Preserved Ginger Cake With Lemon Icing Glaze
photo by Sackville
- Ready In:
- 1hr 15mins
- 5 pieces preserved ginger in syrup, chopped (reserve 2 Tbsp syrup)
- 1 teaspoon ground ginger
- 1 teaspoon grated fresh gingerroot
- 6 ounces butter, at room temperature, plus
- butter, for greasing
- 6 ounces golden caster sugar
- 3 large eggs, at room temperature
- 1 tablespoon molasses
- 8 ounces self-raising flour
- 1 tablespoon ground almonds
- 2 tablespoons milk
For the icing
- 1 lemon, juice of
- 8 ounces unrefined golden icing sugar
- 2 pieces preserved ginger in syrup
- First prepare the cake tin by greasing it lightly and lining it with the silicone paper: press it into the tin, folding the corners in to make it fit neatly.
- The paper should come up 1 inch (2. 5 cm) above the edge.
- Preheat oven to 325*F.
- To make the cake, take a large mixing bowl and cream the butter and sugar together until light and fluffy.
- Next break the eggs into a jug and beat them with a fork until fluffy, then gradually beat them into the mixture, a little at a time, until all the egg is incorporated.
- Next fold in the ginger syrup and molasses; the best way to add the molasses is to lightly grease a tablespoon, then take a tablespoon of molasses and just push it off the spoon with a rubber spatula into the mixture.
- Sift the flour and ground ginger on to a plate, then gradually fold these in, about a tablespoon at a time.
- Next fold in the almonds, followed by the milk, and lastly the grated root ginger and pieces of stem ginger.

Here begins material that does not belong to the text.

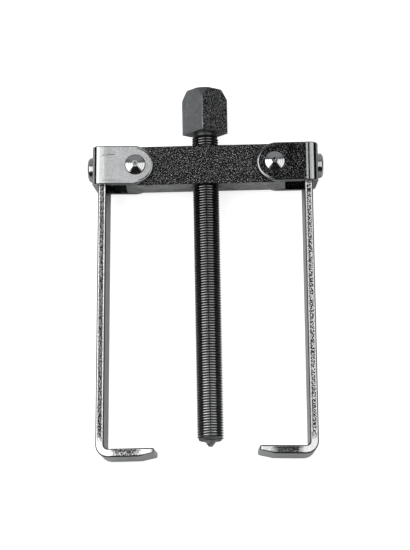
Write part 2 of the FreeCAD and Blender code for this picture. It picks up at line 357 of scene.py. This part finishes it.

- Spread the cake mixture evenly in the cake tin, then bake on the middle shelf of the oven for 45-50 minutes, or until the cake is risen, springy and firm to touch in the centre.
- Leave the cake to cool in the tin for 10 minutes, then turn it out on to a wire rack and make sure it is absolutely cold before you attempt to ice it.
- For the icing, sift the icing sugar into a bowl and mix with enough of the lemon juice to make the consistency of thick cream – you might not need all the lemon juice.
- Spread the icing over the top of the cake, and don't worry if it dribbles down the sides in places, as this looks quite attractive.
- Cut the remaining ginger into 15 chunks and place these in lines across the cake so that when you cut it you will have 15 squares, each with a piece of ginger in the centre.
- It's absolute heaven.
- If you'd like one or two of these cakes tucked away for a rainy day, they freeze beautifully – simply defrost and put the icing on half an hour before serving.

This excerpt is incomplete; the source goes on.